Tools for creation and curation seem to me worth more than 1/8 of AI-related research. How can we [all] do more of this? Are there perceived bottlenecks to supporting and expanding that work? –SJ talk 22:42, 23 February 2024 (UTC)
- hey Sj :) I know Chris also prepared an informal reading list prior to the event, I wonder if he'd be open to sharing it here.
- Chris and Leila did most of the work to identify and invite participants, so they'll be in a better place to follow up on specifics about how they reached out, but I'll just say that the original group was just the start; there was a whole session during the event dedicated to identifying who else might be interested or should be involved. Posting the early draft here on Meta (literally during the event) is also a way for us to give this effort more visibility and attention before anything is decided.
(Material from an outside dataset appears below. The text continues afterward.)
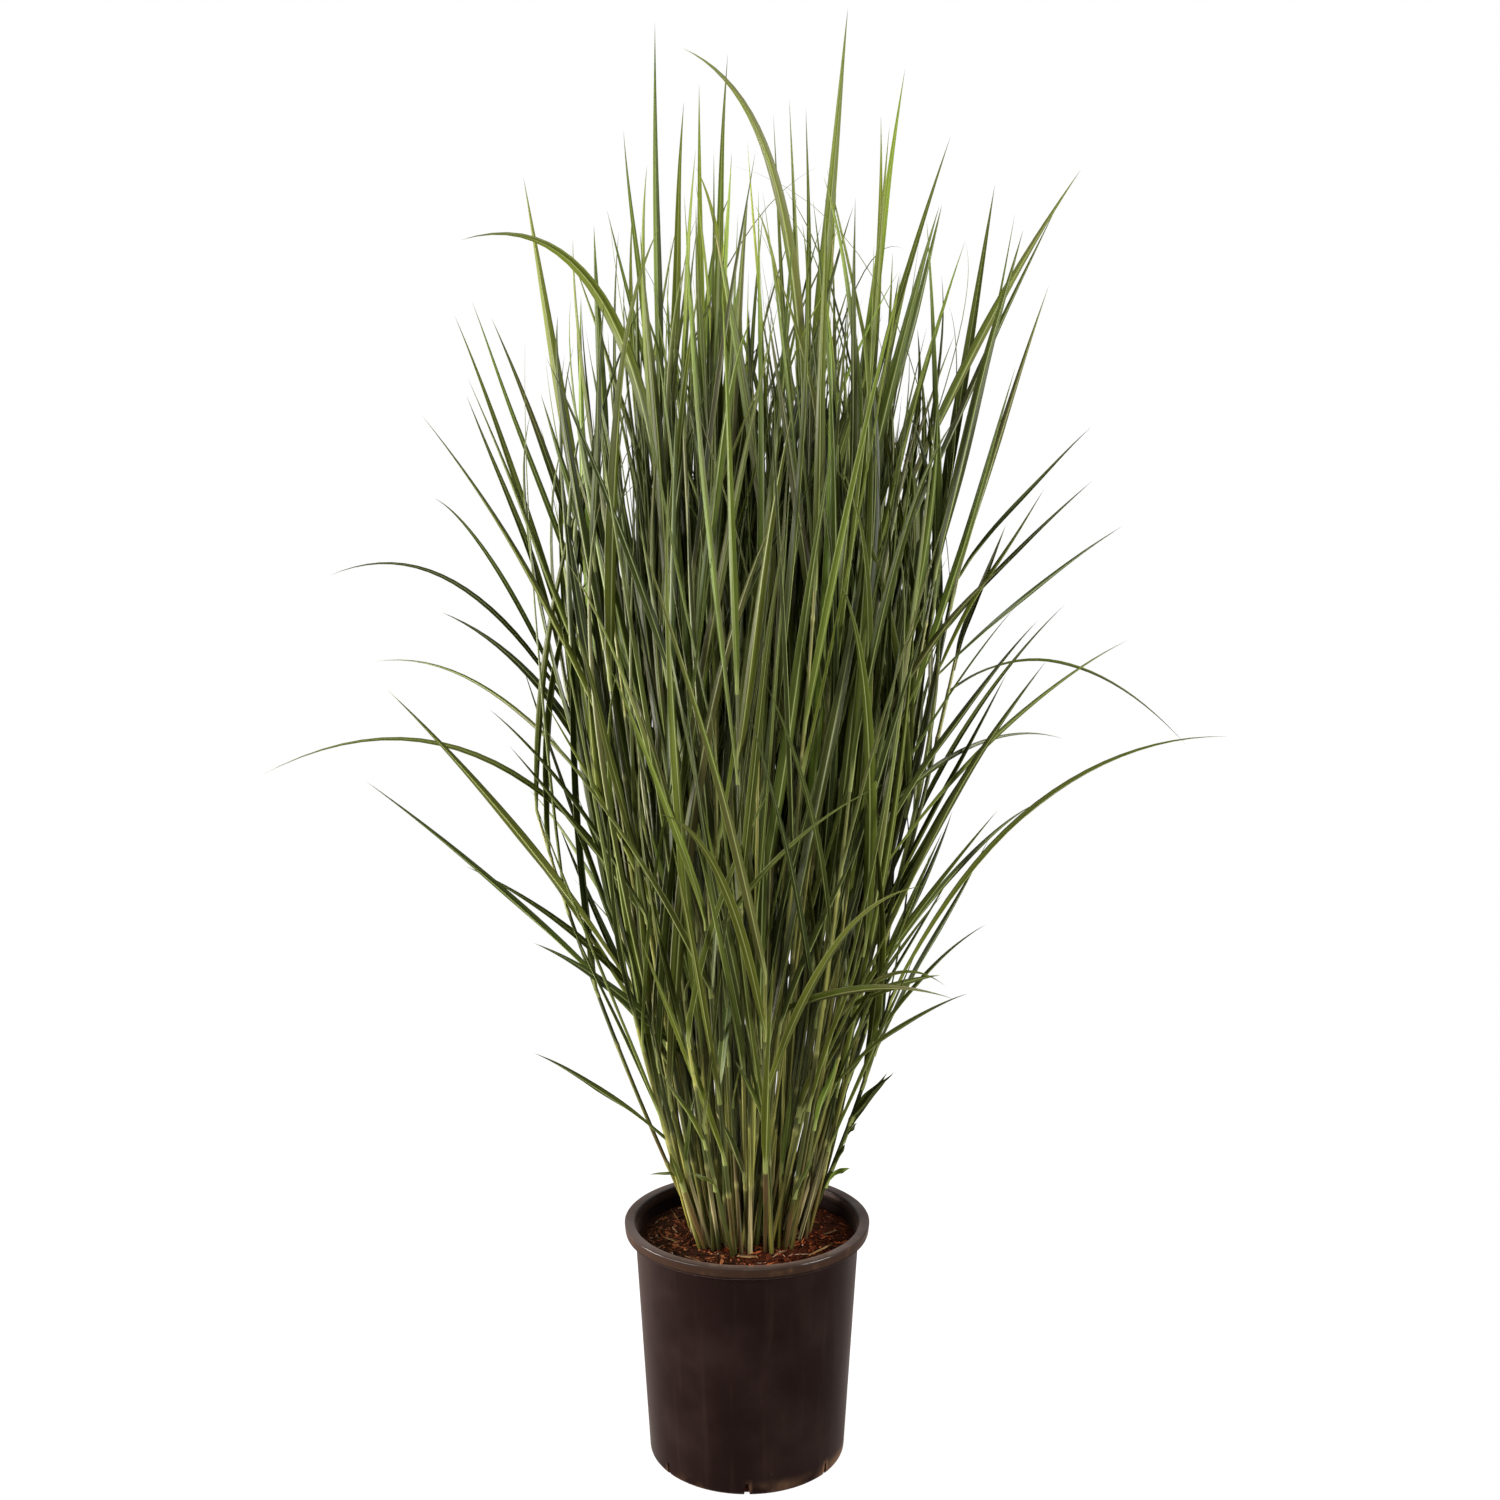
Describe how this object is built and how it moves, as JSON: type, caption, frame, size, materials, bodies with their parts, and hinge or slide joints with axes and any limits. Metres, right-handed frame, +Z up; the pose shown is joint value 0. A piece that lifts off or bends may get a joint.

- On your last point, I want to emphasize that this isn't the research agenda for the Foundation, but for the larger group and research community; some of those institutions have research priorities and expertises that, while useful to the field, aren't primarily focused on our specific needs as the Wikimedia movement.
- Hope this helps! Guillaume (WMF) (talk) 14:09, 26 February 2024 (UTC)
- Thanks Guillaume :) Yes, my last comment was directed at our larger community interested in the implications of AI for the knowledge commons. –SJ talk 18:13, 26 February 2024 (UTC)
Re last point: we need to reduce entry barriers for such research. Increased transparency responsibilities for training data should help. Nemo 12:03, 2 March 2024 (UTC)
Reconciliation as a challenge to look at
editGreat to see this group of people together.
I also suggest looking at the challenge of reconciliation (as in, matching entities across datasets). For instance, checking which names in a dataset match with people entities on Wikidata, or matching author and publisher names against VIAF. The approach now is to use an emerging web protocol / API, which requires each provider of a dataset to have technical and financial capacity to build and maintain a web service, making this process only maintainable by well-resourced organizations in the Minority World. As a significant example, the Wikimedia movement hasn't been able to bring together this capacity for Wikidata and Wikibase (Phabricator discussion). I think that should be seen as one sign that a fresh approach is needed.
I see this reconciliation process in practice a lot in my work (both inside and beyond Wikimedia), observing users, and I also hear input from developers who want to incorporate such reconciliation processes in their software. From both sides, more flexibility, clarity and configurability, and more ease of use is strongly asked for. The ideal is an approach that is deployable by even an individual without financial resources and technical capacity, that is intuitive and clear to use by the people doing the matching, and that is re-usable with ease and flexibility by developers who build software that integrates a reconciliation process.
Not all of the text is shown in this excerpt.